> [What to produce]: Return the full material exactly.
^^^^^^^^^^^^^^^^
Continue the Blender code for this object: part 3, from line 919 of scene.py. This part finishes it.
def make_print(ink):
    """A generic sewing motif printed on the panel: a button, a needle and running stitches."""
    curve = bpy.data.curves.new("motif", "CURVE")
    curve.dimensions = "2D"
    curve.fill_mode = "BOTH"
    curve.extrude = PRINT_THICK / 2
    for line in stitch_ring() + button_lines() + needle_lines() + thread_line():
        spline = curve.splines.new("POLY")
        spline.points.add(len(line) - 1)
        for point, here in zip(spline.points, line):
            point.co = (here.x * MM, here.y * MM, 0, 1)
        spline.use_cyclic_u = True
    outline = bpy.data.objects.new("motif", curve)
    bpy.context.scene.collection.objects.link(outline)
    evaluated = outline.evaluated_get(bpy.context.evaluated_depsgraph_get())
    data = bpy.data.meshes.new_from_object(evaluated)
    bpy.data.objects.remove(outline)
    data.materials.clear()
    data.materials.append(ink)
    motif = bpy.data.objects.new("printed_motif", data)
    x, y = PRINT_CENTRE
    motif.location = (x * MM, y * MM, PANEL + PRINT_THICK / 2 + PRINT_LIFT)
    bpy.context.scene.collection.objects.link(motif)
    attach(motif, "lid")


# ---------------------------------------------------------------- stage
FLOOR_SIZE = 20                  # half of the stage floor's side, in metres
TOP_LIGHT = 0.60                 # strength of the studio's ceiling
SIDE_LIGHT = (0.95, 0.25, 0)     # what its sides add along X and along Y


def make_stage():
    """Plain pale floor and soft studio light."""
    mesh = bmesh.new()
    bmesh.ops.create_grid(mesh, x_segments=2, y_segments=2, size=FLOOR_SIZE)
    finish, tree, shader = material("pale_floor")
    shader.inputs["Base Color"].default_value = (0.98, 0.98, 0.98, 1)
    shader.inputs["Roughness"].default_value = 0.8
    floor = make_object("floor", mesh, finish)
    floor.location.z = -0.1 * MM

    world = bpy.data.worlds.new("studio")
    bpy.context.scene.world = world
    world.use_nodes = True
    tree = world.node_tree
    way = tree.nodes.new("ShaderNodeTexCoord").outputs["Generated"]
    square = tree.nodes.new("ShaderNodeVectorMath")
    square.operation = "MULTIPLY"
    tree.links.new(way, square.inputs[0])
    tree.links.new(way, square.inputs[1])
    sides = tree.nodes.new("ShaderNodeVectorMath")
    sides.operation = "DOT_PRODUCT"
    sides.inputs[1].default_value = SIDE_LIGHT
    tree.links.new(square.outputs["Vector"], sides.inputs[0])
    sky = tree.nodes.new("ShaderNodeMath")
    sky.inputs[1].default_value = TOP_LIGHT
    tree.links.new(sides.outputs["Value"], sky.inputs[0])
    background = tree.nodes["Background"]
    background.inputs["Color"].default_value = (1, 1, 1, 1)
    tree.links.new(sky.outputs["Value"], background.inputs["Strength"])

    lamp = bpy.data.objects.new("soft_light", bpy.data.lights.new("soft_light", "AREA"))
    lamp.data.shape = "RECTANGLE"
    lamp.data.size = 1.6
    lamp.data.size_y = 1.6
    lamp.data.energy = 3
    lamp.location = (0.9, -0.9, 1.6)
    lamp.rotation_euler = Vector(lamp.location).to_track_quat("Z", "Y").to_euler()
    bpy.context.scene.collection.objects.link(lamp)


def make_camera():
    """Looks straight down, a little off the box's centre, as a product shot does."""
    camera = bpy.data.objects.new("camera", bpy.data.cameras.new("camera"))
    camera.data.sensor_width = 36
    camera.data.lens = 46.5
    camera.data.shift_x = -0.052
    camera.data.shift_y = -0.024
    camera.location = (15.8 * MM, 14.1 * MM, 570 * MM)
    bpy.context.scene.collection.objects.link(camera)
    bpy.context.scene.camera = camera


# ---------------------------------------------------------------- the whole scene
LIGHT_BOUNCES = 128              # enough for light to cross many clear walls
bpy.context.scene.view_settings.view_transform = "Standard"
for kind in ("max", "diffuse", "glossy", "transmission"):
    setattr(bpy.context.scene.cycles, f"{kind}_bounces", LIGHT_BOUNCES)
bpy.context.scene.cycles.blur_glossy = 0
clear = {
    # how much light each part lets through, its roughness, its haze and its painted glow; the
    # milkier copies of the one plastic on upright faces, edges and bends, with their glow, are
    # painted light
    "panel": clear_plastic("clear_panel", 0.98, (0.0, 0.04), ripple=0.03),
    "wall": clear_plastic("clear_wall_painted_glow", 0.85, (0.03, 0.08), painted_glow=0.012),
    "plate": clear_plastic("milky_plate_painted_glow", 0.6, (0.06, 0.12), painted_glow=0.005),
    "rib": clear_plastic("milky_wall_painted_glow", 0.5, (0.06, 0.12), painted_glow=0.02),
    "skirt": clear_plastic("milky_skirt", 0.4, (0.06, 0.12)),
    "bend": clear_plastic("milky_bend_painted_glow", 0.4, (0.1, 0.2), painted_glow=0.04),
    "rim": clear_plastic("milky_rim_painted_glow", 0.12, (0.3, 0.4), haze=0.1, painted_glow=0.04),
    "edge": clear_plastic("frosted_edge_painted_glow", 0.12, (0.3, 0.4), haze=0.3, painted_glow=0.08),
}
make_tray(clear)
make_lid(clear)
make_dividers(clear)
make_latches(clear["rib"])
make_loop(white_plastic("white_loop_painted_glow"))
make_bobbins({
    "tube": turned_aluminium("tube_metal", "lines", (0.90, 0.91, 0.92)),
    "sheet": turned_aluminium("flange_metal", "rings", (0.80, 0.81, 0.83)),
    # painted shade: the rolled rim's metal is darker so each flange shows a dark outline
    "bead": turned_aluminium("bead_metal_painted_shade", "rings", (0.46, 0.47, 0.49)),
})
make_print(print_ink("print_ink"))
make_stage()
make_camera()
^^^^^^^^^^^^^^^^
> [Solution below]:
Continue the Blender code for this object: part 3, from line 919 of scene.py. This part finishes it.
def make_print(ink):
    """A generic sewing motif printed on the panel: a button, a needle and running stitches."""
    curve = bpy.data.curves.new("motif", "CURVE")
    curve.dimensions = "2D"
    curve.fill_mode = "BOTH"
    curve.extrude = PRINT_THICK / 2
    for line in stitch_ring() + button_lines() + needle_lines() + thread_line():
        spline = curve.splines.new("POLY")
        spline.points.add(len(line) - 1)
        for point, here in zip(spline.points, line):
            point.co = (here.x * MM, here.y * MM, 0, 1)
        spline.use_cyclic_u = True
    outline = bpy.data.objects.new("motif", curve)
    bpy.context.scene.collection.objects.link(outline)
    evaluated = outline.evaluated_get(bpy.context.evaluated_depsgraph_get())
    data = bpy.data.meshes.new_from_object(evaluated)
    bpy.data.objects.remove(outline)
    data.materials.clear()
    data.materials.append(ink)
    motif = bpy.data.objects.new("printed_motif", data)
    x, y = PRINT_CENTRE
    motif.location = (x * MM, y * MM, PANEL + PRINT_THICK / 2 + PRINT_LIFT)
    bpy.context.scene.collection.objects.link(motif)
    attach(motif, "lid")


# ---------------------------------------------------------------- stage
FLOOR_SIZE = 20                  # half of the stage floor's side, in metres
TOP_LIGHT = 0.60                 # strength of the studio's ceiling
SIDE_LIGHT = (0.95, 0.25, 0)     # what its sides add along X and along Y


def make_stage():
    """Plain pale floor and soft studio light."""
    mesh = bmesh.new()
    bmesh.ops.create_grid(mesh, x_segments=2, y_segments=2, size=FLOOR_SIZE)
    finish, tree, shader = material("pale_floor")
    shader.inputs["Base Color"].default_value = (0.98, 0.98, 0.98, 1)
    shader.inputs["Roughness"].default_value = 0.8
    floor = make_object("floor", mesh, finish)
    floor.location.z = -0.1 * MM

    world = bpy.data.worlds.new("studio")
    bpy.context.scene.world = world
    world.use_nodes = True
    tree = world.node_tree
    way = tree.nodes.new("ShaderNodeTexCoord").outputs["Generated"]
    square = tree.nodes.new("ShaderNodeVectorMath")
    square.operation = "MULTIPLY"
    tree.links.new(way, square.inputs[0])
    tree.links.new(way, square.inputs[1])
    sides = tree.nodes.new("ShaderNodeVectorMath")
    sides.operation = "DOT_PRODUCT"
    sides.inputs[1].default_value = SIDE_LIGHT
    tree.links.new(square.outputs["Vector"], sides.inputs[0])
    sky = tree.nodes.new("ShaderNodeMath")
    sky.inputs[1].default_value = TOP_LIGHT
    tree.links.new(sides.outputs["Value"], sky.inputs[0])
    background = tree.nodes["Background"]
    background.inputs["Color"].default_value = (1, 1, 1, 1)
    tree.links.new(sky.outputs["Value"], background.inputs["Strength"])

    lamp = bpy.data.objects.new("soft_light", bpy.data.lights.new("soft_light", "AREA"))
    lamp.data.shape = "RECTANGLE"
    lamp.data.size = 1.6
    lamp.data.size_y = 1.6
    lamp.data.energy = 3
    lamp.location = (0.9, -0.9, 1.6)
    lamp.rotation_euler = Vector(lamp.location).to_track_quat("Z", "Y").to_euler()
    bpy.context.scene.collection.objects.link(lamp)


def make_camera():
    """Looks straight down, a little off the box's centre, as a product shot does."""
    camera = bpy.data.objects.new("camera", bpy.data.cameras.new("camera"))
    camera.data.sensor_width = 36
    camera.data.lens = 46.5
    camera.data.shift_x = -0.052
    camera.data.shift_y = -0.024
    camera.location = (15.8 * MM, 14.1 * MM, 570 * MM)
    bpy.context.scene.collection.objects.link(camera)
    bpy.context.scene.camera = camera


# ---------------------------------------------------------------- the whole scene
LIGHT_BOUNCES = 128              # enough for light to cross many clear walls
bpy.context.scene.view_settings.view_transform = "Standard"
for kind in ("max", "diffuse", "glossy", "transmission"):
    setattr(bpy.context.scene.cycles, f"{kind}_bounces", LIGHT_BOUNCES)
bpy.context.scene.cycles.blur_glossy = 0
clear = {
    # how much light each part lets through, its roughness, its haze and its painted glow; the
    # milkier copies of the one plastic on upright faces, edges and bends, with their glow, are
    # painted light
    "panel": clear_plastic("clear_panel", 0.98, (0.0, 0.04), ripple=0.03),
    "wall": clear_plastic("clear_wall_painted_glow", 0.85, (0.03, 0.08), painted_glow=0.012),
    "plate": clear_plastic("milky_plate_painted_glow", 0.6, (0.06, 0.12), painted_glow=0.005),
    "rib": clear_plastic("milky_wall_painted_glow", 0.5, (0.06, 0.12), painted_glow=0.02),
    "skirt": clear_plastic("milky_skirt", 0.4, (0.06, 0.12)),
    "bend": clear_plastic("milky_bend_painted_glow", 0.4, (0.1, 0.2), painted_glow=0.04),
    "rim": clear_plastic("milky_rim_painted_glow", 0.12, (0.3, 0.4), haze=0.1, painted_glow=0.04),
    "edge": clear_plastic("frosted_edge_painted_glow", 0.12, (0.3, 0.4), haze=0.3, painted_glow=0.08),
}
make_tray(clear)
make_lid(clear)
make_dividers(clear)
make_latches(clear["rib"])
make_loop(white_plastic("white_loop_painted_glow"))
make_bobbins({
    "tube": turned_aluminium("tube_metal", "lines", (0.90, 0.91, 0.92)),
    "sheet": turned_aluminium("flange_metal", "rings", (0.80, 0.81, 0.83)),
    # painted shade: the rolled rim's metal is darker so each flange shows a dark outline
    "bead": turned_aluminium("bead_metal_painted_shade", "rings", (0.46, 0.47, 0.49)),
})
make_print(print_ink("print_ink"))
make_stage()
make_camera()